Anyway, for several days after “the incident”, the muscles in my arms and shoulders ached fairly intensely, so I’m going to say the moral of this story is; if you end up in a heap on the ground, then swallow your pride and get someone around!
A Gradual Acceptance of Assistance
I think what I’ve come to realise through all this is that, no matter how prideful, embarrassed or stubborn I may feel, and no matter how much it may pain me to do so, sometimes you just need to ask for help. And that’s okay. Nobody in the world, no matter how able they may be, goes through life without asking for assistance at various times. And inversely, nobody goes through life without being of assistance to others; after all, help doesn’t always have to be physical.
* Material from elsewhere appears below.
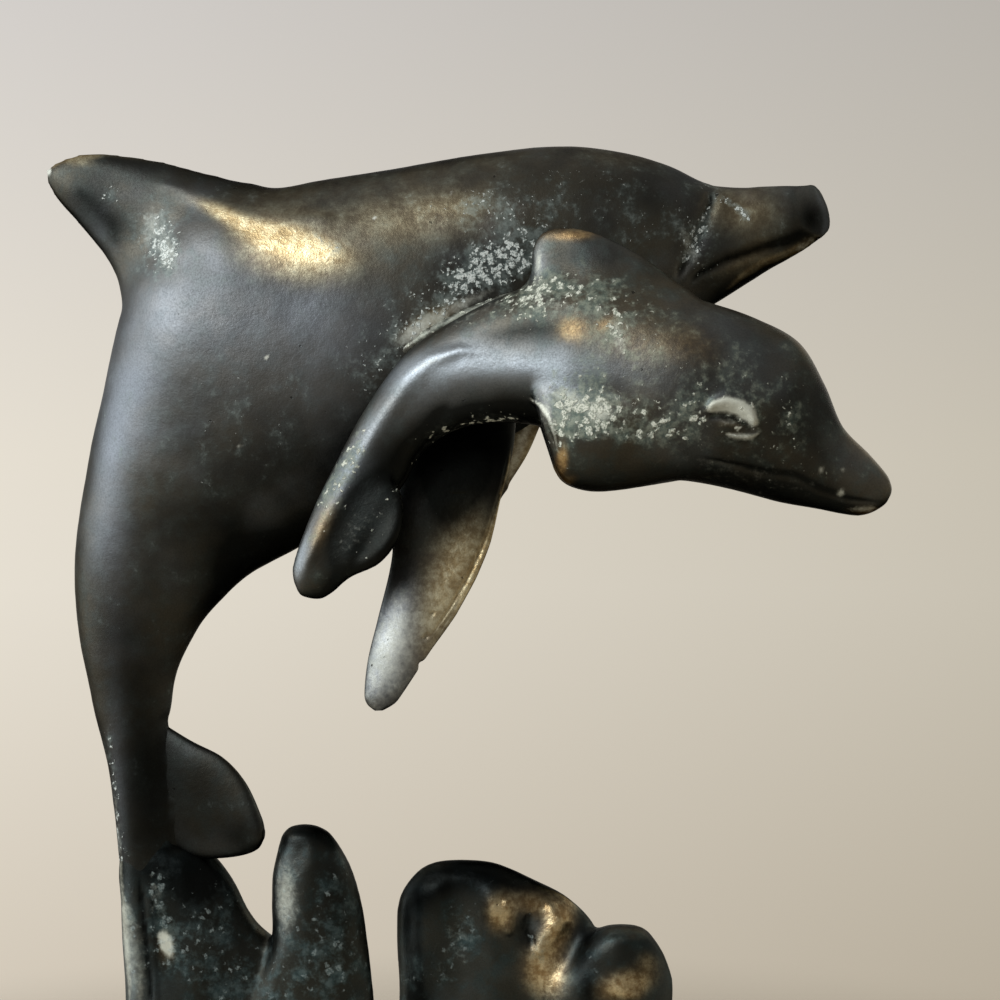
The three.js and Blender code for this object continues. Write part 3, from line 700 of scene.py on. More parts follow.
# Tongue: a loft of level sections that swell towards the foot, under a crest round like a quarter circle
def tongue(name):
    middle, top, sideways, rows = waves["tongues"][name]
    left, right, share = np.array(rows).T
    z = waves["foot"] + (top - waves["foot"]) * share
    half = waves["topHalf"] + (waves["rootHalf"] - waves["topHalf"]) * (1 - share) ** 2
    half *= np.sqrt(1.02 - (1 - np.minimum(1, (top - z) / waves["crestRound"])) ** 2)
    sections = np.stack([middle + left, z, middle + right, z, half, np.full(len(z), sideways)], 1)
    return loft(sections, None, steps=10, sides=72, power=2.2)


# Wave: its tongues as one skin, on which ridges run up where it is steep and clear of the base. They are
# value noise, read at points whose heights are squeezed
def makeWave(name, tongues, node, seed):
    shapes = [tongue(t) for t in tongues]
    if "tail" in tongues:
        shapes.append(placed(loft(waves["stub"], None, steps=8, sides=72, power=2.15)))
    joints = np.vstack([fromPhoto(pixels, waves["softMiddle"]) + [0, y, 0]
                        for pixels in waves["soft"].values() for y in waves["softDepths"]])
    piece = fuse(name, shapes, waves["voxel"], joints, *waves["softening"])

    def change(points, normals):
        squeezed = points * [1, 1, waves["streakSqueeze"]]
        ridges = waves["streaks"] * layeredNoise(squeezed, waves["streakSize"], seed, 2)
        ridges = ridges * ramp(points[:, 2], 8, 30) * ramp(-normals[:, 2], -0.6, -0.1)
        return (ridges + castSkin(points, seed + 3, 1.2) + strokes(points, normals, waves["lines"])
                + spots(points, normals, waves["forms"]))

    carve(piece, change)
    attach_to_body(piece, "root")
    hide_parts(node)


base = {
    "halfLength": 79.0,
    "halfDepth": 46.0,
    # Share of the half sizes and height in mm, from the underside up round the edge
    "rim": [[0.97, 0], [0.985, 0.15], [0.995, 0.6], [1, 1.4], [1, 3.2], [1, 5.2], [0.998, 6.2],
            [0.993, 6.75]],
    "rimHeight": 7.0,
    "swell": 13.0,  # mm that the middle stands above the rim
    "ripples": [(1.6, 5, 9), (0.35, 15, 31)],  # height in mm, count, and radians that they wind inwards
}


# Oval plate: the height over the middle is the rim plus a dome, and ripples wind round it as spirals
def makeBase():
    sides, rings = 360, 110
    angle = np.linspace(0, 2 * math.pi, sides, endpoint=False)
    rim = np.array(base["rim"])
    out = np.concatenate([rim[:, 0], np.linspace(0.985, 0.01, rings)])[:, None]
    height = base["rimHeight"] + base["swell"] * (1 - out**2) + 0 * angle
    for size, count, wind in base["ripples"]:
        height += size * np.sin(count * angle + wind * out) * np.sin(math.pi * out)
    height[: len(rim)] = rim[:, 1:]
    x = base["halfLength"] * out * np.cos(angle)
    y = base["halfDepth"] * out * np.sin(angle)
    points = np.stack([x, y, height], -1)
    flat = np.vstack([points.reshape(-1, 3), [0, 0, 0], [0, 0, height[-1].mean()]])
    quads, fans = gridFaces(len(out), sides)
    piece = newPiece("waveBase", flat, quads[:, ::-1], fans[:, ::-1])
    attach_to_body(piece, "root")
    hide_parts("wave_base")


makeAdult()
makeCalf()
makeSeam()
makeWave("tailWave", ("tail", "finger"), "wave_crest_tail", seed=40)
makeWave("sideWave", ("side", "shoulder"), "wave_crest_side", seed=60)
makeBase()
print("castings made")


# Colours are written as they look on a screen, 0 to 255, and turned into shares of light
def tone(red, green, blue):
    c = np.array([red, green, blue]) / 255
    return (*np.where(c <= 0.04045, c / 12.92, ((c + 0.055) / 1.055) ** 2.4), 1.0)


# A socket in a material: adding, subtracting and multiplying it adds the Math nodes
class Level:
    def __init__(self, finish, socket):
        self.finish = finish
        self.socket = socket

    def __add__(self, other):
        return self.finish.maths("ADD", self, other)

    def __sub__(self, other):
        return self.finish.maths("SUBTRACT", self, other)

    def __mul__(self, other):
        return self.finish.maths("MULTIPLY", self, other)

    def __rsub__(self, other):
        return self.finish.maths("SUBTRACT", other, self)

    __radd__ = __add__
    __rmul__ = __mul__

    # Smooth step from 0 at start to 1 at end, or a straight one
    def step(self, start, end, kind="SMOOTHSTEP"):
        return self.finish.node("ShaderNodeMapRange", {"interpolation_type": kind},
                                {"Value": self, "From Min": start, "From Max": end})


# A node tree: node() adds a node from its type, its settings and its sockets' values or links
class Finish:
    def __init__(self, tree):
        self.tree = tree
        tree.nodes.clear()

    def node(self, kind, settings=None, sockets=None, output=0):
        made = self.tree.nodes.new(kind)
        for name, value in (settings or {}).items():
            setattr(made, name, value)
        for name, value in (sockets or {}).items():
            if isinstance(value, Level):
                self.tree.links.new(value.socket, made.inputs[name])
            else:
                made.inputs[name].default_value = value
        return Level(self, made.outputs[output]) if len(made.outputs) else None

    def maths(self, operation, first, second):
        return self.node("ShaderNodeMath", {"operation": operation}, {0: first, 1: second})

    def blend(self, share, first, second, kind="MIX"):
        return self.node("ShaderNodeMix", {"data_type": "RGBA", "blend_type": kind},
                         {0: share, 6: first, 7: second}, 2)

    # Noise with lumps of about this size in mm, on Object coordinates
    def noise(self, where, size, detail, rough=0.55):
        return self.node("ShaderNodeTexNoise", {},
                         {"Vector": where, "Scale": 1000 / size, "Detail": detail, "Roughness": rough})

    def stored(self, name):
        return self.node("ShaderNodeAttribute", {"attribute_name": name}, output=2)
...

I’m sure I can’t be sitting here alone in my little assistance aversion bubble though, I can’t be the only stubborn S.O.B. out there, right?!
In the meantime, I shall leave you with a brief synopsis of an instance in Rio a few years ago when I did actually ask for help, having fallen when transferring into my shower chair late at night. On this occasion I’d had to haul myself down the hallway to my friend’s room and knock on the door for assistance, only to be greeted by a bewildered Brazilian lady in a nightgown. It was at this moment I realised to my utter horror that I had my hotel layout all wrong and had in fact knocked on the wrong door. Late at night. Whilst sat in just my pants. After sharing several seconds of mutually horrified eye contact with the poor lady, I began slowly shuffling my-largely-naked-self backwards down the corridor, like something straight out of a Japanese horror film…
…and we shall never speak of this again!